Eugene H. Peterson and M. Craig Barnes provide a powerful challenge to contemporary pastors: your calling is not rooted in what you do, but who you are in Christ. Congregants expect certain behaviors from their pastors to meet their own spiritual needs. Barnes writes: "[Pastors] learn to be strong but sensitive, profound but playful, prophetic but consensus-building, always available with an open door but always in touch with the sacred - whatever is necessary to engender approval, no matter how inherently inconsistent, all for the elusive prize of being liked" [1]. Peterson reminds us that our task is not keeping up appearances or running a church. “The pastor’s responsibility is to keep the community attentive to God” [2]. I heard a similar statement delivered to my mentor, Vito, a commissioned pastor in the RCA, as he was ordained a Minister of Word and Sacrament. The preaching pastor said, “It is easy to think being a pastor is mastering Google Docs once and for all, running around to meetings in coffee shops, managing a building, and responding to Planning Center Requests. But being a pastor is about showing people Jesus.”
Congregations play a unique role in pastors' misunderstandings of themselves. Congregants do not hold pastors accountable to maintain the quiet disciplines that form them in their life with God. “In the clamorous world of pastoral work nobody yells at us to engage in these acts. It is possible to do pastoral work to the satisfaction of the people who judge our competence and pay our salaries without being either diligent or skilled in them” [3]. On the other hand, congregants have demands, whether those are the ministries they want to be prioritized, how much attention they should receive from the pastor, and how much they like the worship music. "Every day the North American pastor encounters parishioners who have discovered no higher aspiration than to be good consumers with a right to get what they want, when they want it, and how they want it. So when they come to church, they assume that the pastor has no calling other than to create satisfied customers, or they can always take their tithe dollars to the place down the street" [4].
I have seen these demands wear on my beloved uncle. When he talks about ministry with our family, it often includes his nervousness about an upcoming uncomfortable meeting, the many requests he receives in a given day, and the number of complaints he has to vet over the course of the week. The pastorate is fraught with others’ demands on the little time pastors feel they have to care for themselves.

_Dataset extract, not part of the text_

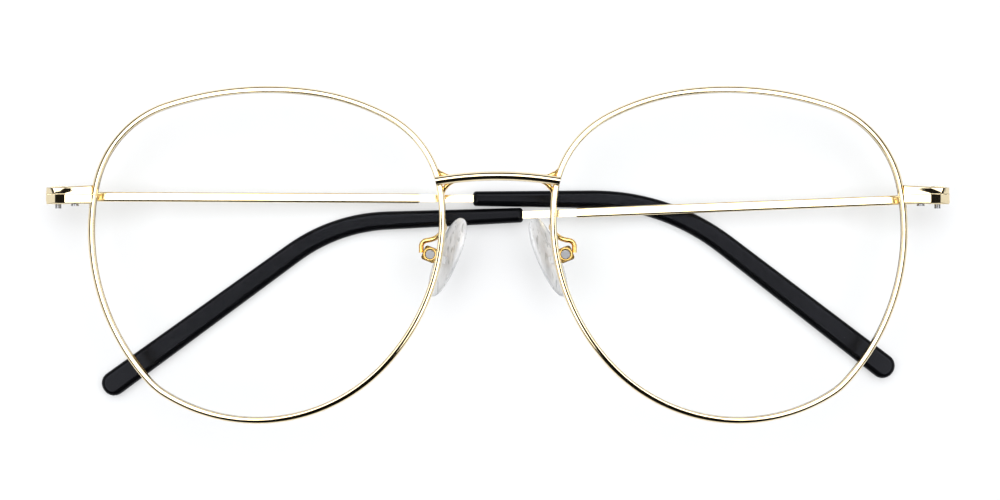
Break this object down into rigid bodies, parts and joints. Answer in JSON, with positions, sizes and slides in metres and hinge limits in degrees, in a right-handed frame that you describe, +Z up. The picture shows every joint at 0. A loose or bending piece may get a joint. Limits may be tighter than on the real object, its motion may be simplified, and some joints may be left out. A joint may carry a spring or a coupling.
{
  "type": "eyeglasses frame",
  "caption": "Metal eyeglasses folded flat: grooved rims, bridge bar, closing blocks, hinged temples with bent sleeves and rocking nose pads.",
  "frame": {"origin": "on the table under the middle of the front, with the glasses lying folded on their temples, front face up", "axes": "+X across the front to the viewer's right (the wearer's left), +Y up the lenses, +Z up from the table, out of the front"},
  "size_m": [0.1474, 0.0542, 0.0156],
  "materials": {
    "gold_metal": "polished pale gold plate",
    "screw_metal": "nickel plated, turned",
    "black_acetate": "glossy black",
    "clear_pad": "milky clear soft silicone",
    "clear_lens": "clear, polished"
  },
  "bodies": {
    "front": {"bridge": "gold_metal", "rim_left": "gold_metal", "lens_left": "clear_lens", "endpiece_upper_left": "gold_metal", "endpiece_lower_left": "gold_metal", "closing_screw_left": "screw_metal", "front_hinge_left": "gold_metal", "hinge_screw_left": "screw_metal", "pad_arm_left": "gold_metal", "pad_box_left": "gold_metal", "pad_screw_left": "screw_metal", "rim_right": "gold_metal", "lens_right": "clear_lens", "endpiece_upper_right": "gold_metal", "endpiece_lower_right": "gold_metal", "closing_screw_right": "screw_metal", "front_hinge_right": "gold_metal", "hinge_screw_right": "screw_metal", "pad_arm_right": "gold_metal", "pad_box_right": "gold_metal", "pad_screw_right": "screw_metal"},
    "left_temple": {"temple_bar_left": "gold_metal", "temple_hinge_left": "gold_metal", "temple_tip_left": "black_acetate"},
    "left_pad": {"nose_pad_left": "clear_pad", "pad_core_left": "screw_metal"},
    "right_temple": {"temple_bar_right": "gold_metal", "temple_hinge_right": "gold_metal", "temple_tip_right": "black_acetate"},
    "right_pad": {"nose_pad_right": "clear_pad", "pad_core_right": "screw_metal"}
  },
  "joints": [
    {"name": "left_temple_hinge", "type": "hinge", "parent": "front", "child": "left_temple", "pos_m": [-0.07145, 0.0096, 0.0061], "axis": [0, 1, 0], "range_deg": [0, 90]},
    {"name": "left_pad_rock", "type": "hinge", "parent": "front", "child": "left_pad", "pos_m": [-0.0109, 0.0001, 0.00903], "axis": [0, 0, 1], "range_deg": [-8, 8]},
    {"name": "right_temple_hinge", "type": "hinge", "parent": "front", "child": "right_temple", "pos_m": [0.07145, 0.0096, 0.0061], "axis": [0, -1, 0], "range_deg": [0, 90]},
    {"name": "right_pad_rock", "type": "hinge", "parent": "front", "child": "right_pad", "pos_m": [0.0109, 0.0001, 0.00903], "axis": [0, 0, 1], "range_deg": [-8, 8]}
  ]
}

The pastoral calling is not rooted in the satisfaction of well-meaning congregants. “When pastors are trying to evaluate the success of their life’s work, they dare not allow the limited and weak body known as church to be their measure. For that, they can only turn back to the Christ they have ‘put on’ in their baptisms” [5]. Peterson points out that pastoral identity is rooted in prayer, Scripture, and spiritual direction [6], the places pastors are most attentive to God, both in their own lives, in their congregations, and in their communities.
One of my primary tasks during seminary as I train for the pastorate is to find ways to root myself in times of prayer throughout the day. My Anglican tradition provides rich resources for doing so in the Book of Common Prayer. Included in it is a Daily Office. It is arranged according to Morning, Noon, Early Evening, and Close of Day. It provides set prayers drawn from the Psalms to use at each time of the day, a two-year cycle of Scripture readings, and time to pray freely. The liturgy itself only requires a few minutes, but it can take longer depending on how much I have to pray for. I have found these Offices help punctuate my day and provide an opportunity to be more attentive to God in between each Office. Yet I still find myself rushing through them, feeling the pressure of other tasks invading my time in prayer. While I have found the Daily Office helpful, I want my attentiveness to God to continue growing. Occasionally, I use the Jesus Prayer during the day, but not as consistently as the Daily Office. I specifically want to grow in this area and see if there are other prayer practices that can deepen my attentiveness to God throughout the day.
[1] Barnes, M. Craig. The Pastor As Minor Poet: Texts and Subtexts in the Ministerial Life. Grand Rapids, MI: William B. Eerdmans Pub., 2009, p. 11.
[2] Peterson, Eugene H. Working the Angles: The Shape of Pastoral Integrity. Grand Rapids: William B. Eerdmans, 2001, p. 2.
[3] Ibid. p. 3.
[4] Barnes, p. 4.
[5] Ibid. p. 12.
[6] Peterson, p. 3.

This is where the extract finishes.